А может быть, слова Макса: «Меня скоро убьют. И ты знаешь — кто…» — пеплом стынут на моих губах и не дают покоя. Помимо любовницы и матери его ребенка, разве я не была ему другом, настоящим другом? Как и он мне. Между нами были нежность, и тепло, и доверие. Разве это не дорогого стоит? И почему я не могу отдать последнюю дань этой дружбы и тепла Максу?
Именно эта правда и не дает мне покоя. Я должна быть беспристрастной, чтобы установить истину.
Сын умер. Но разве он косвенно не виноват в смерти отца?
Хотя свою часть плана он уже выполнил — заставив отца вернуться в СССР, что и стало причиной его гибели.
А в основе всего — его чувство к Тимоше, любимой женщине, жене, которую он обожал и боготворил. Интересно, что именно это страстное, болезненное, исступленное обожание чаще всего встречается у слабых людей, для которых оно — и якорь в бушующем море житейских страстей, и единственное утешение…
…Не знаю, станет ли это мое письмо последним — что-то я себя плохо чувствую. Не хотелось бы так думать, но увы! Никто не знает — где и когда мы встретим свой смертный час.
Если подводить итог прожитой жизни — то, что можно сказать?
Моей второй родиной стала Россия, Советский Союз, и я могу здесь процитировать великого русского поэта Пушкина:
«Дар напрасный, дар случайный, жизнь, зачем ты мне дана…».
И все же Пушкин сам и отвечает на этот вопрос:
«И сердце бьется в упоенье, и для него воскресли вновь и божество, и вдохновенье, и жизнь, и слезы, и любовь…».
Это и составляет саму жизнь: божество, то есть вера, слезы — наше страдание, горести и болезни. И Любовь!
«Любовь, что движет солнце и светила». Это уже мой сумрачный земляк. Данте.
Так переплелись для меня Россия и Италия — неразрывно, воедино.
Я полюбила Россию, полюбила Москву, но все же сейчас я чаще всего вспоминаю свою семью, прекрасную и нежную Флоренцию и тот миг на Капри, когда я впервые встретилась с Максом и вверила ему свою судьбу…
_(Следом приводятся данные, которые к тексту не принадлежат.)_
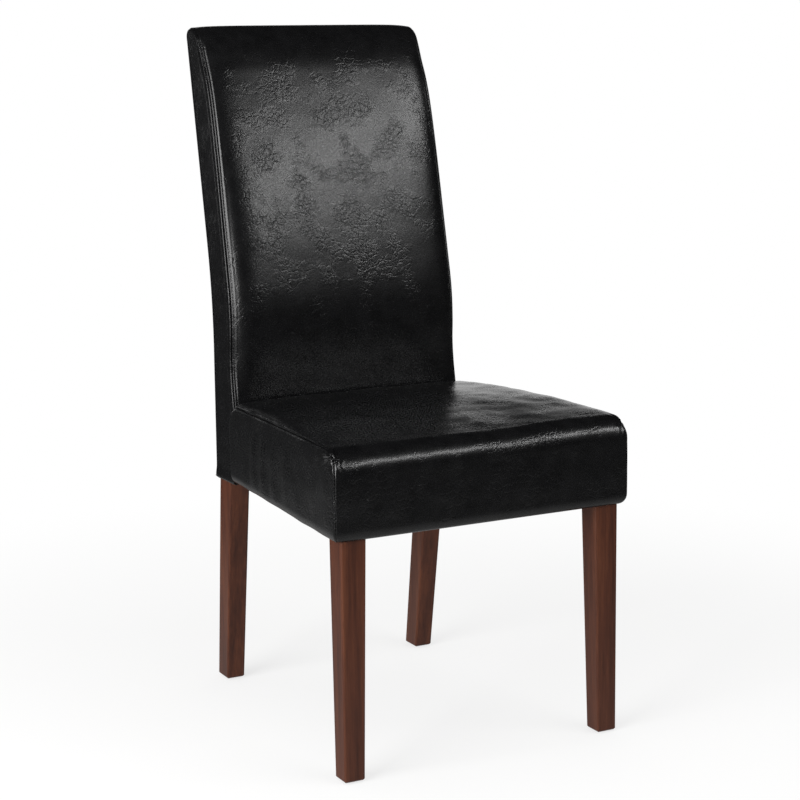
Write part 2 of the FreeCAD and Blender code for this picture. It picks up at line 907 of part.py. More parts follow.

На земле уже нет моих родителей, Макса, моего дорогого мужа Леонида, он погиб в годы войны. Нет Екатерины Пешковой, Марии Андреевой, но жива Тимоша, и жива… Живее всех живых — Мура Будберг. Можно ли любить своих соперников? Врагов? Или перед лицом вечности сердце примиряется со многим? И уже нет в нем ненависти, остается только примирение и утешение, а в конце концов — одна любовь. Любовь, очищенная от примесей страсти, волнений, сердечных бурь. Тихая и кроткая, милосердная и согревающая.